Happy Birthday Hahns💕
Congratulations to your life.
My prayers of gratitude are with you.
Thank you for being you.
Thanks for sharing.
Matt, this is fearless writing. Thanks for putting out there. I’m glad to finally read your story, straight from the source. Keep inspiring people and passing along your message. This is a damn good reminder that I need to keep writing if I want to hang on to my own sobriety. 5 years and counting, brother.
Thanks, Carter. I didn’t know you were sober, too. Congratulations on 5.
Incredible story. Congratulations on your sobriety. I have tears of joy for you. X
I just listened to your story on Sword and Scale. I didn’t want it to end. I found myself craving more…so I cyber searched. Found you! I appreciate your raw honesty. Keep writing!
I appreciate that and I will.
Your story is incredible and inspiring. Thanks for sharing your heart with the world. And Happy Birthday a little late!
Just listened to the Sword and Scale episode you were featured in. Kept thinking as I was listening that your story was gonna end badly.

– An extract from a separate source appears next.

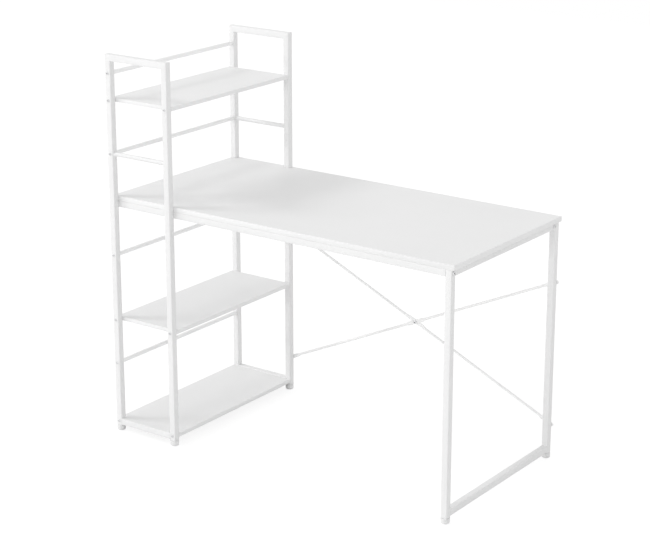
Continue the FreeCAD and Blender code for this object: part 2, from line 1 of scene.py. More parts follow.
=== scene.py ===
"""The look of a white computer desk with an open shelf tower at its left end.

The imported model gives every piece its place. Each sub-assembly here is a class that
builds the rounded tubes, banded boards, screw heads, weld beads and feet that stand
for those plain solids, and gives them their finishes.
"""

import logging
import math
from dataclasses import dataclass, replace
from enum import Enum
from typing import Iterable, Sequence

import bmesh
import bpy
from bmesh.types import BMEdge, BMesh, BMVert
from bpy.types import Material, Node, NodeSocket, NodeTree, Object
from mathutils import Matrix, Vector


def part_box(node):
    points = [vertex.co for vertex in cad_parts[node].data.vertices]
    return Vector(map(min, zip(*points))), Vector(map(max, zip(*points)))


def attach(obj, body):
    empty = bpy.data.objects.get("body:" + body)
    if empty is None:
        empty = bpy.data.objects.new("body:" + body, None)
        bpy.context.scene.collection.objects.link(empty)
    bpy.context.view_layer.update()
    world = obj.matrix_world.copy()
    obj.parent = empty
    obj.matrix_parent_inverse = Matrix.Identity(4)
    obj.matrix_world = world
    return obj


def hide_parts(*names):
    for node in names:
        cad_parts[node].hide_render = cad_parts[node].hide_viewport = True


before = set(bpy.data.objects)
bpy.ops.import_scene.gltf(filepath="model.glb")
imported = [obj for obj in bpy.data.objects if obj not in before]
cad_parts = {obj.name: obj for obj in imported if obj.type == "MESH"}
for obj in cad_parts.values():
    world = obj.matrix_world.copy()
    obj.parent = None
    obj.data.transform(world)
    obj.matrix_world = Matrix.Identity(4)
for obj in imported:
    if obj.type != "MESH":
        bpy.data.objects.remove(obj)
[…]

I was able to breath a sigh of relief at the end knowing you turned your life around through hard work, determination and the love of your family. I’m gonna pass your blog info on to my friend who has a 25 year old son who’s life is run by addiction to drugs. Perhaps by reading your blog and also listening to the Radio Rehab podcast he can find some inspiration to pull away from the drugs that have taken control of his mind, body and spirit. Thanks again for your honesty and openness about your life. It is such a story of acceptance and redemption.